It’s the St. Nicetas the Confessor Day edition of the Friday Files, SEA’s look back at our previous years. (Yep, I’m still posting them. Nope, haven’t succumbed to the ’rona; I just gotta stop using my 20-year-old laptop to post things. Funny stuff happens when I do.)
The views expressed in these articles and links sometimes aren’t those of SEA, so watch out. Our members’ names are in blue. Articles are from the last week of March and first week of April…
Last year! (2019)
- Roy Ingle, “Pray Without Ceasing.” Christians gotta pray!
- Kevin Timpe, Book Review: Excusing Sinners and Blaming God by Guillaume Bignon. [PDF] Deterministic Calvinism undermines human responsibility and free will, undermines God’s moral perfection, and makes God sin’s author. Bignon’s book claims that’s not so.
- Ed Jarrett, “The Doctrine of Election: Who Are the Elect?” Is it individual or corporate? And why does it matter?
- Finney Raju, “Chosen In Him: A Response to Credo House.” C. Michael Patton of Credo House wrote “An Open Letter to Arminians” to condescendingly tell us we needn’t worry about our election. Um… we really don’t.
- David F. Watson, “Did John Wesley Affirm Total Depravity?” Yes; we have a corrupt sin nature which needs Jesus.
- Ben Henshaw, “Great Quotes: Thomas Ralston on the Compatibility of Freedom and Foreknowledge With Regards to Judas Betraying Jesus.” And if you wanna read the full section, here’s that.
- “Roundtable Discussion.” Held with members of the Fundamental Wesleyan Society at their 2018 conference.
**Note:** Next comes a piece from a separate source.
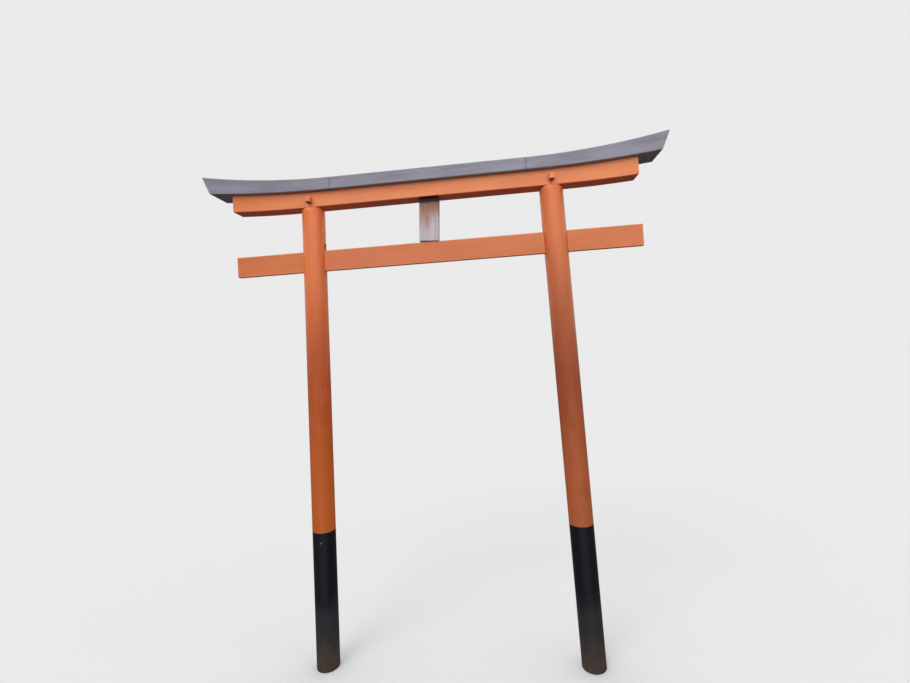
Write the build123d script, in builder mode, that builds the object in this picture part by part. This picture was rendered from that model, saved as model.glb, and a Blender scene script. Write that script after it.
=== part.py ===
from build123d import *
import os
from math import cos, radians, sin, sqrt, tan

# Wooden torii gate. Millimetres, +Z up, +Y to the rear, X along the beams.
# The origin is the centre of the left post's foot, on the ground.

# Posts
post_diameter = 124.0
post_spacing = 1420.0
post_height = 2509.0
post_lean = 1.42
post_top_round = 30.0
post_seat = 9.0
seat_play = 0.4
tenon_width = 72.0
tenon_depth = 30.0
tenon_height = 53.0
tenon_play = 0.5

# Nuki, the board through both posts
nuki_drop = 234.0
nuki_height = 111.5
nuki_thickness = 27.0
nuki_overhang = 446.0
nuki_arris = 2.0
mortise_play = 0.5

# Wedges above the nuki
wedge_space = 38.0
wedge_taper = 8.5
wedge_recess = 20.0
wedge_meeting_gap = 8.0

# Shimaki, the lower of the two top beams
shimaki_depth = 96.0
shimaki_height = 80.0
shimaki_overhang = 440.0
shimaki_end_rise = 12.0
shimaki_seat_margin = 5.0
shimaki_arris = 2.5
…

In two parts: Part 1 and Part 2. Part of the FWS Podcast.
Five years ago! (2015)
- Kingswood Hart, “Introducing the New Calvinist Bible (NCB).” Some satire in which the bible gets an “update” to better suit Calvinist theology.
- Roy Ingle, “Declared Righteousness or Imputed Righteousness.” Is Christ Jesus’s righteousness granted to his followers, or does God simply declare us righteous?
- Richard Coords, “James White’s Testimony on His Conversion to Calvinism.” He read R.C. Sproul’s The Holiness of God, and it whipped him into the zeal he has now—and his desire for others to share this work of the flesh. [Zeal, or ζῆλος, keeps getting hidden behind the translation “jealousy,” but yeah, it’s in there.]
- Roger E. Olson, “C.S. Lewis Said It: God’s ‘Goodness’ Cannot Be Wholly Other.” In his The Problem of Pain, Lewis pointed out when we redefine “goodness” to conceal a not-all-that-good God, it’s because we’re serving him out of fear not love.
- William Birch, “This Week in Arminianism.” What was going on that week in Arminianism, on the internet.
- Kingswood Hart, “New Calvinist Bible—Limited Atonement.” More satire; check out the NCB’s new proof-texts in favor of limited atonement!
- Thomas Cogswell Upham, “The Death and Resurrection of the Human Will.” It’s gotta die if we’re ever going to become holy.
- Roger E. Olson, “Calvinism and Evangelism.” Calvinists evangelize; many are great evangelists. But calling people to choose Christ conflicts with everything they believe about how election works.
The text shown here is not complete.